ひき → 引き続き、よろしくお願いいたします。
ユーザー辞書を活用すれば、たった8文字の入力でこれだけの文章を作成できます。1文の作成で短縮できる時間は、小さなものかもしれません。でも、使用頻度が高い文ですから、その積み重ねによって大きな時短につながります。
■休日のあとの気配りで、次の休みが取りやすくなる
最後のAは、先の根回しに通じることでもありますが、「Attentive=気配り」です。有給を取ることは、自身の権利をただ行使することに過ぎません。ですが、自分が休みを満喫しているあいだにも働いている上司や同僚がいます。なかには、自分が休んだことでしわ寄せを受けたという人もいるかもしれません。

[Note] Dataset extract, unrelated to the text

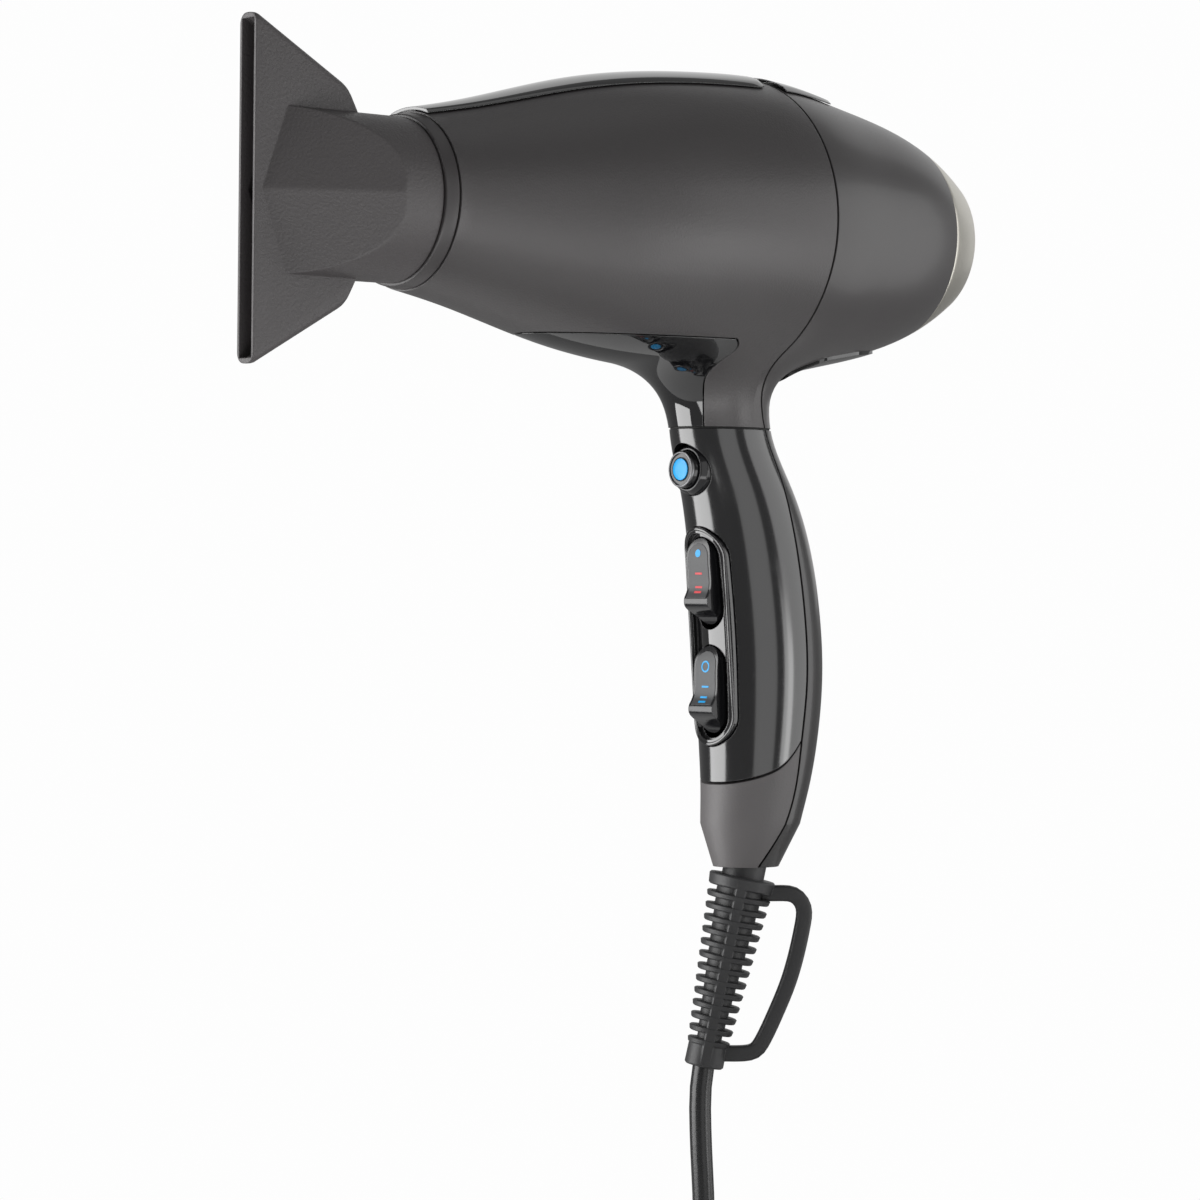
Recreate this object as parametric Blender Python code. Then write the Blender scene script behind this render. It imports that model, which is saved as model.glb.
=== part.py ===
"""A hand-held hair dryer with its concentrator nozzle, taken apart into the pieces it is made of.

Frame: +Z up, the barrel along X with the nozzle towards -X, the left and right sides mirrored in
the plane y = 0, and the origin in the middle of the grip. Sizes are written in millimetres and
turned into metres as each mesh is made.
"""

import math

import bmesh
import bpy
import numpy as np
from mathutils import Matrix, Vector

MM = 0.001

# Fits
GAP = 0.3
WALL = 2.4
PANEL_GAP = 0.35

# Barrel
AXIS_Z = 124.7
BARREL_RADIUS = 44.0
OUTLET_RADIUS = 25.2
INTAKE_RADIUS = 31.0
BARREL_FRONT = -131.0
BARREL_REAR = 55.0
WIDEST_X = -25.0
RING_LENGTH = 17.0
RING_TAIL_RADIUS = 22.0
BELLY_DROP = 35.0
BELLY_TIP_X = -27.0

# Nozzle
NOZZLE_LENGTH = 49.8
NOZZLE_RADIUS = 23.3
MOUTH_HEIGHT = 95.6
MOUTH_WIDTH = 7.5
BLADE_HEIGHT = 61.0
BLADE_LENGTH = 31.8
NOZZLE_WALL = 1.5
BEZEL_LENGTH = 4.2

# Handle
GRIP_DEPTH = 40.2
GRIP_ROUNDNESS = 0.87
GRIP_BOTTOM = -65.8
CHAMFER_Z = -53.0
NECK_Z = 65.0
NECK_RADIUS = 16.0
NECK_X = -13.0
GROOVE = 0.9
CORD_HOLE_RADIUS = 7.0
FLARE_FRONT = 20.0
FLARE_REAR = 11.0

# Switches
BEZEL_WIDTH = 18.0
BEZEL_HEIGHT = 65.0
BEZEL_MIDDLE = 2.9
BEZEL_RIM = 1.8
BEZEL_PROUD = 0.9
ROCKER_WIDTH = 10.5
ROCKER_HEIGHT = 26.0
HEAT_ROCKER_Z = 19.3
SPEED_ROCKER_Z = -12.8
ROCKER_PROUD = 4.0
PIVOT_DEPTH = 7.0
PIVOT_RADIUS = 1.2
BLOCK_DEPTH = 14.5
BUTTON_RADIUS = 5.45
BUTTON_Z = 52.4
BUTTON_PROUD = 2.7
BUTTON_TRAVEL = 1.5
DOT_RADIUS = 2.8

# Fan, motor and heater
DUCT_FRONT = -22.0
DUCT_REAR = 44.0
DUCT_WALL = 1.5
MOTOR_RADIUS = 14.4
MOTOR_LENGTH = 32.0
SHAFT_RADIUS = 1.2
FAN_BLADES = 9
VANES = 7
HEATER_WALL = 0.8
COIL_RADIUS = 15.6
COIL_WIRE = 0.7
COIL_TURNS = 4

# Cord
CORD_RADIUS = 3.3
GUARD_TOP = -68.1
GUARD_TOP_X = -1.6
GUARD_LENGTH = 56.4
GUARD_TOP_RADIUS = 10.0
GUARD_END_RADIUS = 5.9
GUARD_LEAN = 11.1
GUARD_SWIVEL = -40.0
RIBS = 13
LOOP_RADIUS = 2.4
SURFACE_Z = -218.5
CORD_BEND = 32.0
COIL_MEAN_RADIUS = 36.0
COIL_BUNDLE_RADIUS = 10.0
PLUG_WIDTH = 34.0
PLUG_LENGTH = 36.0
PLUG_THICKNESS = 13.7
PIN_LENGTH = 19.0
PIN_RADIUS = 2.0
PIN_SPACING = 19.0

FINISHES = {
    "satin_housing": ((0.085, 0.082, 0.082), 0.35, 0.0),
    "gloss_housing": ((0.02, 0.02, 0.021), 0.06, 0.0),
    "matte_plastic": ((0.06, 0.058, 0.058), 0.6, 0.0),
    "champagne_ring": ((0.62, 0.6, 0.54), 0.3, 1.0),
    "rubber": ((0.03, 0.03, 0.031), 0.55, 0.0),
    "blue_dot": ((0.0, 0.37, 0.62), 0.35, 0.0),
    "steel": ((0.6, 0.6, 0.62), 0.3, 1.0),
    "brass": ((0.72, 0.55, 0.25), 0.3, 1.0),
    "mica": ((0.62, 0.55, 0.42), 0.6, 0.0),
    "heater_wire": ((0.45, 0.4, 0.38), 0.45, 1.0),
    "inner_plastic": ((0.1, 0.1, 0.1), 0.5, 0.0),
    "wire_sleeve": ((0.3, 0.12, 0.05), 0.45, 0.0),
    "mesh_steel": ((0.4, 0.4, 0.41), 0.4, 1.0),
}

for left in list(bpy.data.objects):
    bpy.data.objects.remove(left)

materials = {}


def material(slot):
    if slot not in materials:
        colour, roughness, metallic = FINISHES[slot]
        made = bpy.data.materials.new(slot)
        made.use_nodes = True
        shader = made.node_tree.nodes["Principled BSDF"]
        shader.inputs["Base Color"].default_value = (*colour, 1)
        shader.inputs["Roughness"].default_value = roughness
        shader.inputs["Metallic"].default_value = metallic
        materials[slot] = made
    return materials[slot]


def smooth_curve(stations):
    """A natural cubic through (position, value) stations, as a function of the position."""
    x, y = np.array(stations, float).T
    step = np.diff(x)
    size = len(x)
    matrix = np.eye(size)
    rhs = np.zeros(size)
    for i in range(1, size - 1):
        matrix[i, i - 1 : i + 2] = step[i - 1], 2 * (step[i - 1] + step[i]), step[i]
        rhs[i] = 6 * ((y[i + 1] - y[i]) / step[i] - (y[i] - y[i - 1]) / step[i - 1])
    bend = np.linalg.solve(matrix, rhs)

    def value(at):
        at = np.clip(np.asarray(at, float), x[0], x[-1])
        i = np.clip(np.searchsorted(x, at) - 1, 0, size - 2)
        after, before, h = at - x[i], x[i + 1] - at, step[i]
        cubic = (bend[i] * before**3 + bend[i + 1] * after**3) / (6 * h)
        start = (y[i] / h - bend[i] * h / 6) * before
        end = (y[i + 1] / h - bend[i + 1] * h / 6) * after
        return cubic + start + end

    return value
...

そう考えると、休んだあとこそ周囲に対してしっかりと気配りをすることが重要です。そうすることで、次の休みを取りやすくなることにもつながります。できれば、なにか目に見えるかたちで感謝を伝えるのがいいでしょう。わたしの場合は休みを旅に使いますから、周囲に感謝を伝える目に見えるツールとしてお土産を使っています。
ただ、選ぶお土産には注意が必要で、定番のお菓子がベストです。旅先ではテンションが上がっていますから、現地の先住民族がつくった置き物といったよくわからないものも買ってしまいがちです(苦笑)。
でもそれは、旅先という非日常に身を置いていたからこそ魅力的に見えたに過ぎないのです。日常に非日常を持ち込むと、そこには違和感しか生まれません。日常を過ごしてきた上司や同僚からすれば、そんなものをもらっても「なにこれ?」とまったくうれしく感じられないでしょう。
ですから、ハワイに行ったのならホノルルクッキー、台湾に行ったのならパイナップルケーキというふうに、「あそこに旅に行ったんだったら、やっぱりこれだよね」と思ってもらえる定番を購入することをおすすめします。